The talk will have the full results. Both the proponents and skeptics should be surprised in some way. We have found some configurations that are almost certainly not exploitable and others that certainly are. If you’re the maintainer of a software package, don’t count on your users being safe from timing attacks because of your assumptions. Cryptographic software, especially open-source, is deployed in everything from slow embedded servers on up to multi-Ghz clusters.

Likewise, attackers often have a better vantage point than you’d first assume. With shared hosting providers and cloud computing, you have to assume attackers can locate themselves on the same host as their target. Even in a shared datacenter, you may assume the attacker has a LAN-equivalent vantage point.

Given that it is difficult to rule out timing attacks and the fix is so simple, we think it’s best to fix them proactively. The approach that is easiest to gain assurance is to use a constant-time compare function. (That post also gives reasons why other approaches don’t work or are too complicated to verify).

We hope our talk will give some concrete results so that more developers will take this flaw seriously. See you in Vegas!

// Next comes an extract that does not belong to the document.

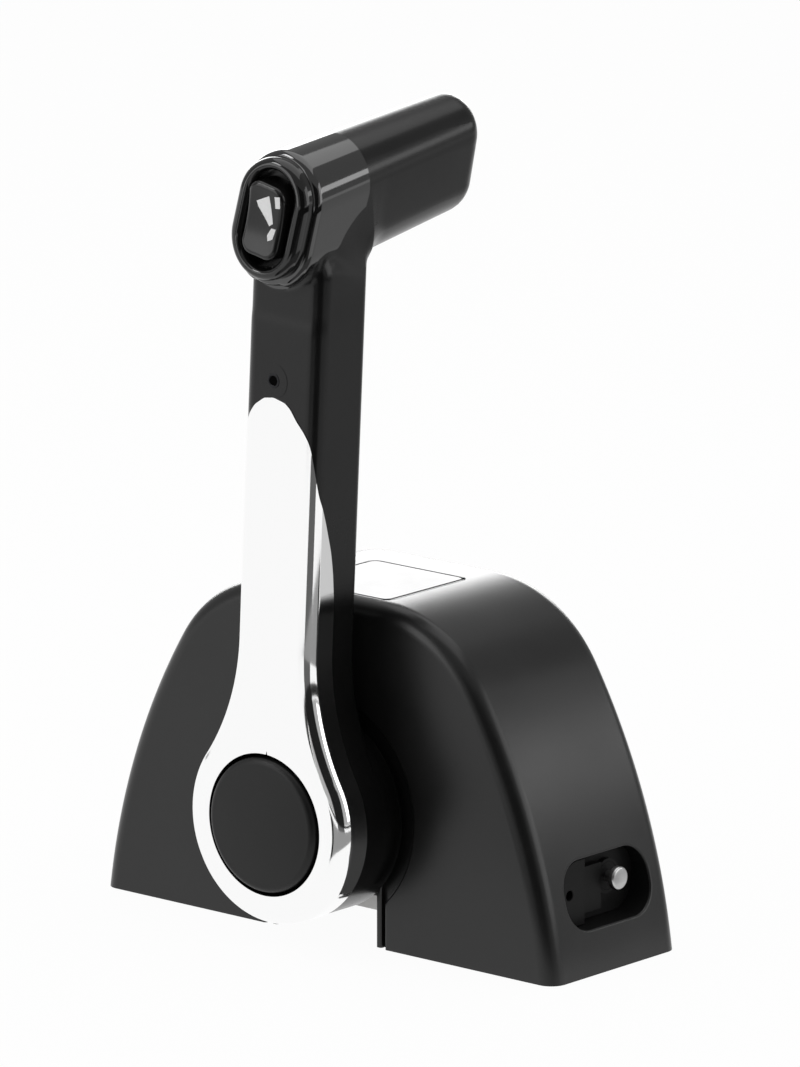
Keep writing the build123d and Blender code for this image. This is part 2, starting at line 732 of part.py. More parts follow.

9 thoughts on “Exploiting remote timing attacks

  1. Will you be publishing any papers, slides or videos? If so, when can we expect them? :)
    I’m very interested in what you might have to say about optimized but non-constant time comparison functions.

    1. We’ll be publishing the slides shortly after the talk, yes. Blackhat typically posts videos also. We can’t pre-publish because we are still optimizing things up to the last minute, and it would spoil the fun.

      1. The slides or whitepaper haven’t made it to the Blackhat archives yet. Do you have any idea when they will appear? I’m really interested to have a read over your WP :)

      2. The slides will be posted soon. We’re updating them with some additional results that weren’t available at the time of the talk and adding better background material that makes more sense in print than in presentation.

  2. There are even more basic versions of this attack. I’ve seen web sites where you can tell user state (invalid user name, valid but locked, and valid but incorrect password) based on timing. The code path differences, I assume are related to the number of SQL/LDAP queries run (e.g. lookup the user, if valid, look to see if they’re locked, if not locked, check the password), because the time differences often are measurable without any instrumentation.

    1. Yes, definitely. Our talk will include lots of general information about timing attacks. HMAC comparison is only one potential timing leak, and not even the best one.

  3. Hello, I haven’t been able to find your paper/slides either on the BLACKHAT CD, website, or here. Will they be posted? Thank you.

    1. They will be posted (see above). We are adding material to make sure they read well in print since you won’t have the context of our talk.

      1. Hello, checking in again – any updates? I enjoyed the briefing and am looking forward to your full paper also! Thanks!